Save the Children’ın desteği çocuğun sağlığını ve eğitimini desteklemenin ötesine geçti; aileye nakit yardımı yapılarak temel ihtiyaçları olan gıda ve giysi gibi ürünleri satın almalarına imkân sağlanmış oldu. Ayrıca çocuklara Psikososyal Destek (PSS) kitleri ve kışlık kıyafetler de verildi. Kıyafetlerini katalogdan kendilerinin seçebilmesi, çocuklara mutluluk, normalleşme hissi ve bir aidiyet duygusu kazandırırken, Huma, en sevdiği renk olan mor kıyafetler seçtiğini ve kıyafetlerinin kendilerine ulaşmasını büyük bir heyecanla beklediğini gülümseyerek anlattı. PSS kitlerinin içindeki oyuncaklar ise kardeşlerin birlikte keyifli zaman geçirmesine ve güçlü bağ kurmalarına katkı sağladı.

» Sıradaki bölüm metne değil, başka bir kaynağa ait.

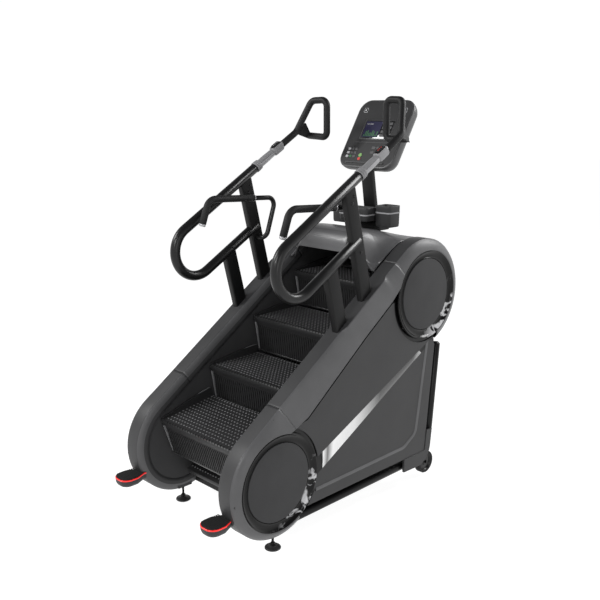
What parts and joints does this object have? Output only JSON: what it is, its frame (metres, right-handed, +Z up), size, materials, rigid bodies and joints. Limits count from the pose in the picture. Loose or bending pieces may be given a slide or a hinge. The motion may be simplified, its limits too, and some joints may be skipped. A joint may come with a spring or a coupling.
{
  "type": "stair climber",
  "caption": "Revolving-stair exercise machine: moving steps between two slanted covers, bent handrails with grips, a console on a mast, step-up pedals, levelling feet and transport wheels.",
  "frame": {"origin": "on the floor under the middle of the machine's box", "axes": "+X is the user's right, +Y the way the user faces while climbing, +Z up"},
  "size_m": [0.84, 1.706, 2.0527],
  "materials": {
    "graphite_cover": "satin, fine texture",
    "dark_panel": "satin",
    "dark_disc": "matte disc in a glossy ring",
    "black_tube": "black powder coat, semi-gloss",
    "black_steel": "black powder coat",
    "black_grip": "matte moulded rubber",
    "foam_grip": "matte foam",
    "pulse_metal": "satin contact plates",
    "switch_metal": "silver satin",
    "button_panel": "smooth key",
    "button_red": "smooth key",
    "button_green": "smooth key",
    "pedal_plastic": "textured tread",
    "chain_steel": "oiled",
    "bare_steel": "machined",
    "wheel_plastic": "grey rubber tread",
    "foot_rubber": "moulded",
    "step_plastic": "moulded, dimpled tread",
    "belt_rubber": "ribbed belt",
    "black_plastic": "fine texture",
    "hood_grey": "satin",
    "console_shell": "satin",
    "console_face": "dark overlay"
  },
  "bodies": {
    "machine": {"right_band_cover": "graphite_cover", "right_side_panel": "dark_panel", "right_corner_cover": "graphite_cover", "right_lower_disc": "dark_disc", "right_upper_disc": "dark_disc", "right_handrail": "black_tube", "right_upper_grip": "black_grip", "right_pulse_grip": "pulse_metal", "right_switch_housing": "switch_metal", "right_inner_grip": "foam_grip", "right_pedal": "pedal_plastic", "right_incline_plate": "black_steel", "right_chain": "chain_steel", "left_band_cover": "graphite_cover", "left_side_panel": "dark_panel", "left_corner_cover": "graphite_cover", "left_lower_disc": "dark_disc", "left_upper_disc": "dark_disc", "left_handrail": "black_tube", "left_upper_grip": "black_grip", "left_pulse_grip": "pulse_metal", "left_switch_housing": "switch_metal", "left_inner_grip": "foam_grip", "left_pedal": "pedal_plastic", "left_incline_plate": "black_steel", "left_chain": "chain_steel", "base_frame": "black_tube", "alternator": "bare_steel", "drive_belt": "belt_rubber", "control_box": "black_plastic", "hood": "hood_grey", "front_cover": "graphite_cover", "mast_bridge": "black_steel", "console_mast": "black_steel", "accessory_tray": "black_plastic", "console_housing": "console_shell", "console_face": "console_face"},
    "drive_shaft": {"drive_shaft": "bare_steel"},
    "idler_shaft": {"idler_shaft": "bare_steel"},
    "alternator_pulley": {"alternator_pulley": "bare_steel"},
    "step_1": {"step_1": "step_plastic"},
    "step_2": {"step_2": "step_plastic"},
    "step_3": {"step_3": "step_plastic"},
    "step_4": {"step_4": "step_plastic"},
    "step_5": {"step_5": "step_plastic"},
    "step_6": {"step_6": "step_plastic"},
    "step_7": {"step_7": "step_plastic"},
    "step_8": {"step_8": "step_plastic"},
    "step_9": {"step_9": "step_plastic"},
    "left_rear_foot": {"left_rear_foot": "foot_rubber"},
    "right_rear_foot": {"right_rear_foot": "foot_rubber"},
    "left_front_foot": {"left_front_foot": "foot_rubber"},
    "right_front_foot": {"right_front_foot": "foot_rubber"},
    "right_wheel": {"right_transport_wheel": "wheel_plastic"},
    "right_switch_button": {"right_switch_button": "button_red"},
    "left_wheel": {"left_transport_wheel": "wheel_plastic"},
    "left_switch_button": {"left_switch_button": "button_panel"},
    "start_key": {"start_key": "button_green"},
    "stop_key": {"stop_key": "button_red"}
  },
  "joints": [
    {"name": "drive_shaft_turn", "type": "hinge", "parent": "machine", "child": "drive_shaft", "pos_m": [0, 0.568, 1.058], "axis": [1, 0, 0], "range_deg": [0, 45]},
    {"name": "idler_shaft_turn", "type": "hinge", "parent": "machine", "child": "idler_shaft", "pos_m": [0, -0.481, 0.358], "axis": [1, 0, 0], "range_deg": [-0.2, 45.2]},
    {"name": "alternator_turn", "type": "hinge", "parent": "machine", "child": "alternator_pulley", "pos_m": [0, 0.52, 0.47], "axis": [1, 0, 0], "range_deg": [-1, 203]},
    {"name": "step_1_travel", "type": "hinge", "parent": "machine", "child": "step_1", "pos_m": [0, -0.481, 0.358], "axis": [1, 0, 0], "range_deg": [-0.2, 45.2]},
    {"name": "step_2_travel", "type": "slide", "parent": "machine", "child": "step_2", "axis": [0, -0.8318, -0.5551], "range_m": [-0.0005, 0.09666]},
    {"name": "step_3_travel", "type": "slide", "parent": "machine", "child": "step_3", "axis": [0, -0.8318, -0.5551], "range_m": [-0.0005, 0.09666]},
    {"name": "step_4_travel", "type": "slide", "parent": "machine", "child": "step_4", "axis": [0, -0.8318, -0.5551], "range_m": [-0.0005, 0.09666]},
    {"name": "step_5_travel", "type": "hinge", "parent": "machine", "child": "step_5", "pos_m": [0, 0.568, 1.058], "axis": [1, 0, 0], "range_deg": [-0.2, 45.2]},
    {"name": "step_6_travel", "type": "slide", "parent": "machine", "child": "step_6", "axis": [0, 0.8318, 0.5551], "range_m": [-0.0005, 0.09666]},
    {"name": "step_7_travel", "type": "slide", "parent": "machine", "child": "step_7", "axis": [0, 0.8318, 0.5551], "range_m": [-0.0005, 0.09666]},
    {"name": "step_8_travel", "type": "slide", "parent": "machine", "child": "step_8", "axis": [0, 0.8318, 0.5551], "range_m": [-0.0005, 0.09666]},
    {"name": "step_9_travel", "type": "slide", "parent": "machine", "child": "step_9", "axis": [0, 0.8318, 0.5551], "range_m": [-0.0005, 0.09666]},
    {"name": "left_rear_foot_level", "type": "slide", "parent": "machine", "child": "left_rear_foot", "axis": [0, 0, -1], "range_m": [0, 0.02]},
    {"name": "right_rear_foot_level", "type": "slide", "parent": "machine", "child": "right_rear_foot", "axis": [0, 0, -1], "range_m": [0, 0.02]},
    {"name": "left_front_foot_level", "type": "slide", "parent": "machine", "child": "left_front_foot", "axis": [0, 0, -1], "range_m": [0, 0.02]},
    {"name": "right_front_foot_level", "type": "slide", "parent": "machine", "child": "right_front_foot", "axis": [0, 0, -1], "range_m": [0, 0.02]},
    {"name": "right_wheel_turn", "type": "hinge", "parent": "machine", "child": "right_wheel", "pos_m": [0.368, 0.66, 0.084], "axis": [1, 0, 0], "continuous": true},
    {"name": "right_switch_press", "type": "slide", "parent": "machine", "child": "right_switch_button", "axis": [0, 0.5045, -0.8634], "range_m": [0, 0.0015], "stiffness_N_per_m": 600, "springref_m": -0.001},
    {"name": "left_wheel_turn", "type": "hinge", "parent": "machine", "child": "left_wheel", "pos_m": [-0.368, 0.66, 0.084], "axis": [1, 0, 0], "continuous": true},
    {"name": "left_switch_press", "type": "slide", "parent": "machine", "child": "left_switch_button", "axis": [0, 0.5045, -0.8634], "range_m": [0, 0.0015], "stiffness_N_per_m": 600, "springref_m": -0.001},
    {"name": "start_key_press", "type": "slide", "parent": "machine", "child": "start_key", "axis": [0, 0.8508, -0.5255], "range_m": [0, 0.001], "stiffness_N_per_m": 400, "springref_m": -0.001},
    {"name": "stop_key_press", "type": "slide", "parent": "machine", "child": "stop_key", "axis": [0, 0.8508, -0.5255], "range_m": [0, 0.001], "stiffness_N_per_m": 400, "springref_m": -0.001}
  ],
  "couplings": [
    {"joint": "idler_shaft_turn", "follows": "drive_shaft_turn", "ratio": 1},
    {"joint": "alternator_turn", "follows": "drive_shaft_turn", "ratio": 4.5},
    {"joint": "step_1_travel", "follows": "drive_shaft_turn", "ratio": 1},
    {"joint": "step_2_travel", "follows": "drive_shaft_turn", "m_per_rad": 0.12243},
    {"joint": "step_3_travel", "follows": "drive_shaft_turn", "m_per_rad": 0.12243},
    {"joint": "step_4_travel", "follows": "drive_shaft_turn", "m_per_rad": 0.12243},
    {"joint": "step_5_travel", "follows": "drive_shaft_turn", "ratio": 1},
    {"joint": "step_6_travel", "follows": "drive_shaft_turn", "m_per_rad": 0.12243},
    {"joint": "step_7_travel", "follows": "drive_shaft_turn", "m_per_rad": 0.12243},
    {"joint": "step_8_travel", "follows": "drive_shaft_turn", "m_per_rad": 0.12243},
    {"joint": "step_9_travel", "follows": "drive_shaft_turn", "m_per_rad": 0.12243}
  ]
}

Huma’nın hikâyesi, bütüncül ve çocuk odaklı desteğin ne kadar etkili olabileceğinin güçlü bir örneği. Eğitim, sağlık ve psikososyal desteklerinin çocukların ihtiyaçlarına göre şekillendirilmesi, Huma gibi çocukların sadece hayatta kalmalarını değil, aynı zamanda gelişip güçlenmelerini de sağlar. Save the Children’ın sunduğu bu kapsamlı destek sayesinde Huma ve ailesi, yaşamlarını yeniden güçle ve güvenle inşa ediyor.
*Kimlik koruma amacıyla isimler değiştirilmiştir.